Like any good Jewish fable, many themes from Fiddler on the Roof also resonated with my life today. I was astonished at how many times I paused the movie to note that a similar situation had once occurred in my own life. At the end of the first act, I watched a magnificent wedding that transitioned into a hora that seemed to include every Jew in Eastern Europe. Months ago, I danced at a family member’s wedding with my friends. Today, I tear up when I scroll through photos from the night on my phone. A wedding now seems like a relic from a distant era. Aleichem would have a proverb to describe that sense of nostalgia and loss: “He who dances at every wedding must cry at every funeral.” In the world of Fiddler, there is an idiom to make sense of everything.
Finally, I arrived at the film’s closing scene.

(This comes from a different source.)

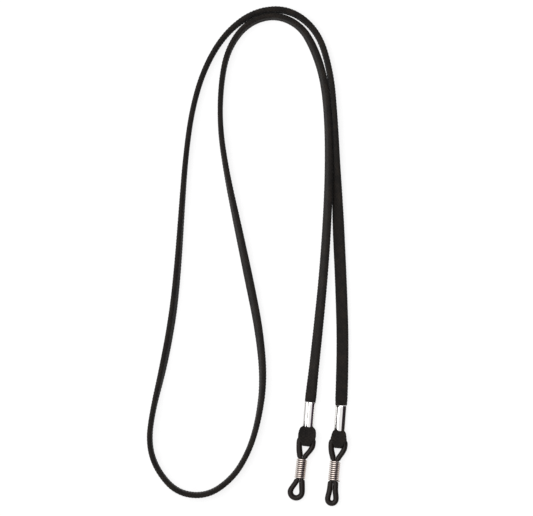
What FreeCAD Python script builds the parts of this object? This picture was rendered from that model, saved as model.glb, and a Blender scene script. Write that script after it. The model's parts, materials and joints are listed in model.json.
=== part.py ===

Tevye, pushing his plow along a snowy road outside Anatevka, looks back and nods at the fiddler playing in the distance. This moment of eye contact reminds him that his Judaism will pursue his family as they immigrate to America. It’s a reminder that nothing — not pogroms, not assimilation, not the horrors of European fascism to come later in the century — can silence the bittersweet, stringed music of his people.
More than just escapism, watching Fiddler for the first time as a college student reminded me that there is no single, inflexible order when it comes to engaging with Jewish culture. My Jewish identity today stems from myself and my own daily choices, not a planned route of day schools and Torah classes my parents mapped out when I was a kid.
I feel closer to my roots in small Shabbat dinners with my friends today than I ever did in the Orthodox synagogue of my childhood. I enjoy my Jewish Studies electives in college — where I can marry my love of Judaism with my passions for film or social justice — much more than compulsory Torah analysis in Hebrew school. And watching Broad City before encountering Fiddler on the Roof did not cheapen the experience of this seminal tale, either. Instead, my vantage point as a (slightly…) more educated young adult allowed me to locate the themes of insularity and change within my own life.
Some classics can affect us no matter what age we first encounter them. Fiddler on the Roof provided me with comfort and connection, and it challenged my certainty that my cultural tastes had already solidified. I argue that it’s never too late to explore a new aspect of your Jewish identity, be it an unfamiliar custom or a film you’ve put off watching for years. Like picking up the fiddle, it doesn’t matter when you begin to connect with your Judaism; you just need to start playing.